Adapted from a speech given by Carlos Fuentes in May 1988 at Bard College in Annandale-on-Hudson, New York. Fuentes’s latest novel, VLAD, will be published in English by Dalkey Archive Press in July. He died on May 15, 2012.
As the United States inaugurates a new president, this is a good time to look back on mistakes and lost opportunities in Latin America, so as not to repeat the former and so as to recapture the latter.
The primary reason for these recent failures is the United States’ unique obsession with events in Central America, particularly in Nicaragua. The last administration—despite eight years of feverish activity, rattling rhetoric, and millions of dollars spent—failed to overthrow the government in Managua. The administration also failed to defeat the rebels in El Salvador. Moreover, the Reagan approach failed to bend the independent will of President Oscar Arias of Costa Rica or to pressure him into abandoning either his own territories or his policies favoring the use of diplomacy over the use of force. It should be noted, too, that all the rhetoric and military spending failed to prevent violent outbreaks against the U.S. presence in Honduras; and in Panama, the Reagan administration put forth a blundering policy which, instead of overthrowing General Noriega, has overthrown the Panamanian economy.

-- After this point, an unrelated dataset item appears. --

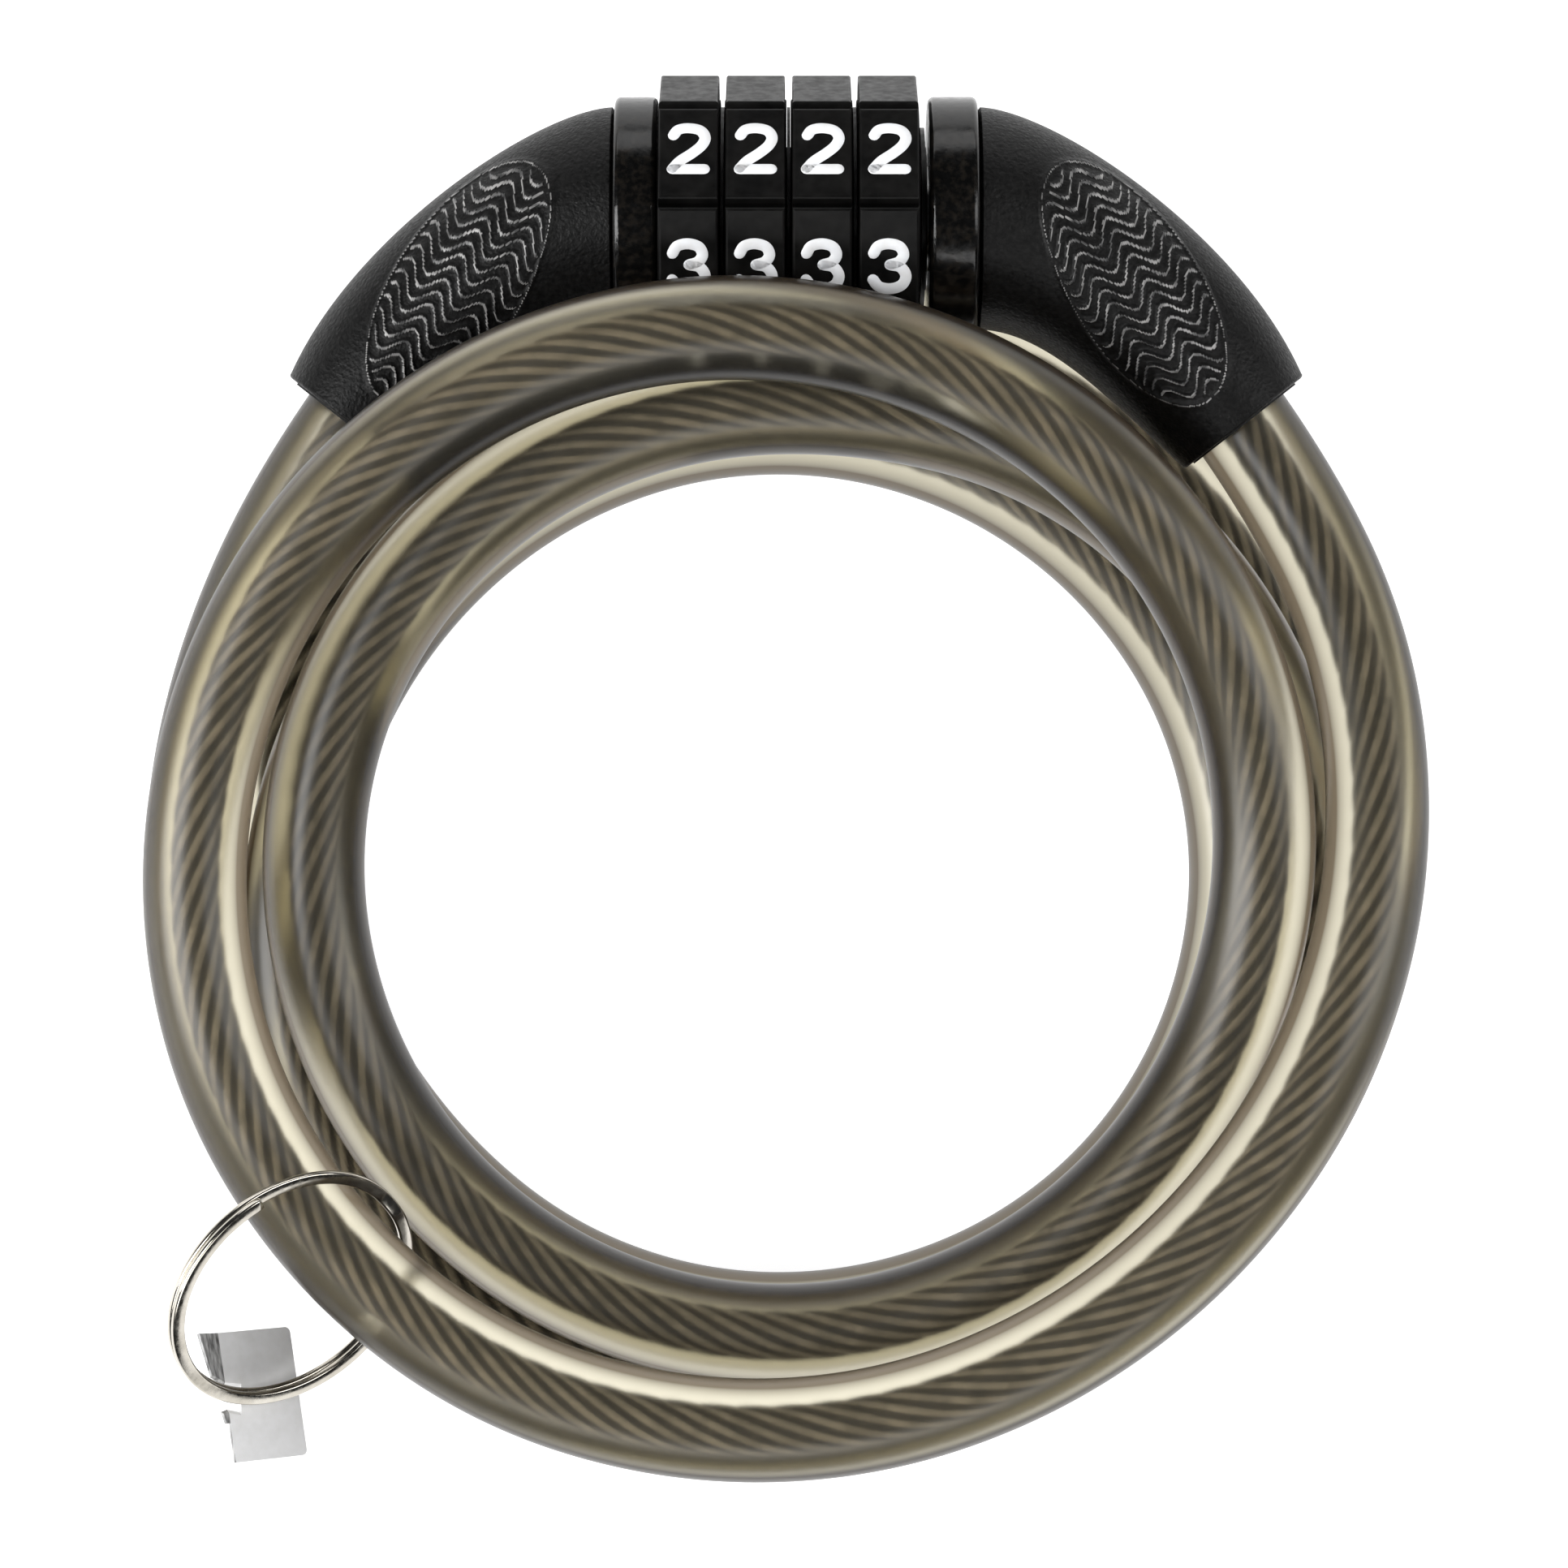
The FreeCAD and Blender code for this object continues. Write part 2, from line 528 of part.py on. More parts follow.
# ---------------------------------------------------------------- build
def main():
    os.makedirs("parts", exist_ok=True)
    for index in range(DIAL_COUNT):
        save(in_head(dial(index)), f"dial_{index + 1}")
        save(in_head(code_ring(index)), f"code_ring_{index + 1}")
    save(in_head(dial_washers()), "dial_washers")
    save(in_head(lock_cylinder().cut(mirrored(cross_pin(0.01)))), "lock_cylinder")
    save(in_head(detent_spring()), "detent_spring")
    save(in_head(retaining_ring()), "retaining_ring")
    save(in_head(reset_collar()), "reset_collar")
    save(in_head(reset_spring()), "reset_spring")
    save(in_head(plug_pin()), "plug_pin")
    save(in_head(plug_collar()), "plug_collar")
    ends = {"sleeve": sleeve, "anchor": anchor, "ferrule": ferrule, "cross_pin": cross_pin,
            "rope_end": rope_end, "grommet": grommet}
    for name, make in ends.items():
        shape = make()
        save(in_head(shape), f"plug_{name}")
        save(in_head(mirrored(shape)), f"fixed_{name}")
    make_cable()
    save(to_ring(split_ring()), "split_ring")
    save(tag(), "tag")


main()
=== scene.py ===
"""The looks of a combination cable lock: a coiled steel rope in a see-through
jacket, with both ends held in a four-dial locking head. Sizes are in
millimetres here and become metres where a mesh is made. The frame is the
CAD model's: the coil's axis is +Z, and the dials turn about +X."""

import json
import math

import bpy
from mathutils import Matrix, Vector


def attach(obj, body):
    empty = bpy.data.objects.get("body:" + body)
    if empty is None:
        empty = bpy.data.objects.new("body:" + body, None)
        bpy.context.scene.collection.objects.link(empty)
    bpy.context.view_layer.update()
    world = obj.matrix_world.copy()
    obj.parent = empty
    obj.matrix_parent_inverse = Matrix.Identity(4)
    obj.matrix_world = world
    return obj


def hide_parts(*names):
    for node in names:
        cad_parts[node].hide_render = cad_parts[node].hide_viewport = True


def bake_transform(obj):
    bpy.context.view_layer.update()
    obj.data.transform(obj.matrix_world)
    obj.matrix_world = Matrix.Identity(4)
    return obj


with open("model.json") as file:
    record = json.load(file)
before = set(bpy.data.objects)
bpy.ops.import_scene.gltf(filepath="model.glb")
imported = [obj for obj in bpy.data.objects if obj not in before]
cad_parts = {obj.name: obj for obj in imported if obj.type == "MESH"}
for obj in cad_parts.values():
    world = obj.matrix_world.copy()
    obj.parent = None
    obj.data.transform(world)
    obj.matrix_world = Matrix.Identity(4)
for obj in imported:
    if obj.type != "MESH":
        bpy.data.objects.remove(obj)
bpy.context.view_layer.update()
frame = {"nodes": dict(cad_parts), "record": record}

MM = 0.001
Z = Vector((0, 0, 1))

# ------------------------------------------------------------------ sizes
CABLE_R = 5.0
JACKET_SIDES = 40
ROPE_R = 1.7
ROPE_STRANDS = 8           # in the rope's outer layer
ROPE_LAY = 29.5            # length in which a strand goes once round the rope
STRAND_SWINGS = (-78, -40, -20, 0, 20, 40, 78)   # points round a strand, in degrees
LEAD_CUT = 180             # turn of the coil where the lead ends

HEAD = Vector((1.9, 64.4, 22.6))
DIAL_COUNT, DIAL_PITCH, DIAL_MIDDLE = 4, 6.45, -0.75
DIAL_FACES = 8
FACE_HEIGHT = 13.20        # a number face, from the dial axis
DIGIT_STROKE, DIGIT_RISE, DIGIT_EDGE = 1.1, 0.07, 0.07

EXIT_X, EXIT_Y, EXIT_TURN = 43.9, -19.85, 52
CABLE_IN, CABLE_OUT = 8.0, 6.0

# The sleeve's outer and inner edges from above, and its half height, each as
# one smooth curve steered by four values, from the collar to the mouth.
SLEEVE_OUTER_X, SLEEVE_OUTER_Y = (17.8, 24.9, 43.5, 49.73), (10.9, 10.9, -1.3, -15.29)
SLEEVE_INNER_X, SLEEVE_INNER_Y = (17.8, 24.4, 30.6, 38.07), (-10.9, -10.9, -17.5, -24.41)
SLEEVE_HEIGHTS = (10.8, 9.9, 8.8, 7.3)
SLEEVE_STEPS, SLEEVE_SIDES = 240, 380
SLEEVE_BORE_R, SLEEVE_BORE_DEPTH = 7.3, 0.05
COLLAR_END = ((0.955, 0.0), (0.978, 0.06), (0.994, 0.24))   # scale and depth of rings
COLLAR_END_SHARE = 0.012   # where the rounded collar end is over
MOUTH_END = ((1.0, 0.12), (0.985, 0.26), (0.95, 0.33))      # scale and reach of rings
MOUTH_R, MOUTH_EDGE, MOUTH_DEPTH = 6.33, 0.25, 2.4
CREST_SHARE = 0.62         # the top of a rib, painted lighter as a highlight

GRIP_MIDDLE = (32.7, -7.0)  # patch of wavy ribs, on the sleeve's upper side
GRIP_HALF_LENGTH, GRIP_HALF_WIDTH, GRIP_TURN = 13.6, 6.2, -57
RIB_PITCH, RIB_WAVE, RIB_SWING, RIB_RISE = 1.42, 4.1, 0.95, 0.26
RIB_SHARPNESS, RIB_FADE = 3.0, 14        # fade: ribs are full from 1/14 inside the rim
RIM_WIDTH, RIM_OUTSIDE, RIM_INSIDE = 0.16, 0.6, 0.7   # heights as shares of a rib's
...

General Noriega would now be out of power if the United States had respected the diplomatic initiatives of November 1987 by the former presidents of Venezuela, Colombia, and Costa Rica. Noriega had agreed to leave in May of 1988, without losing face and without U.S. pressure. But the United States decided that it, and not Latin America, should appear to be the determining factor in Noriega’s departure. The Bush Administration must seriously ask itself what it wants in Latin America: peace through security arrangements, diplomacy, and cooperation with independent governments; or war through proxy armies, subservient governments, and alienated populations. And it must ask with whom it is most likely to achieve what it wants.
We share a hemisphere of enormous contrasts and vast inequalities—not the least of which is the asymmetry of power between Latin America and the United States. This is why we in Latin America have sought mightily to arrive at diplomatic arrangements that would equalize our relationships with other countries and limit the power of the United States within mutually acceptable bounds. Each country in Central America is struggling to define its own national identity and its own strategies of problem solving. Change is the name of the game, and there is more to come. We are not your enemies; we simply know the ground better than you do; we remember more than you do.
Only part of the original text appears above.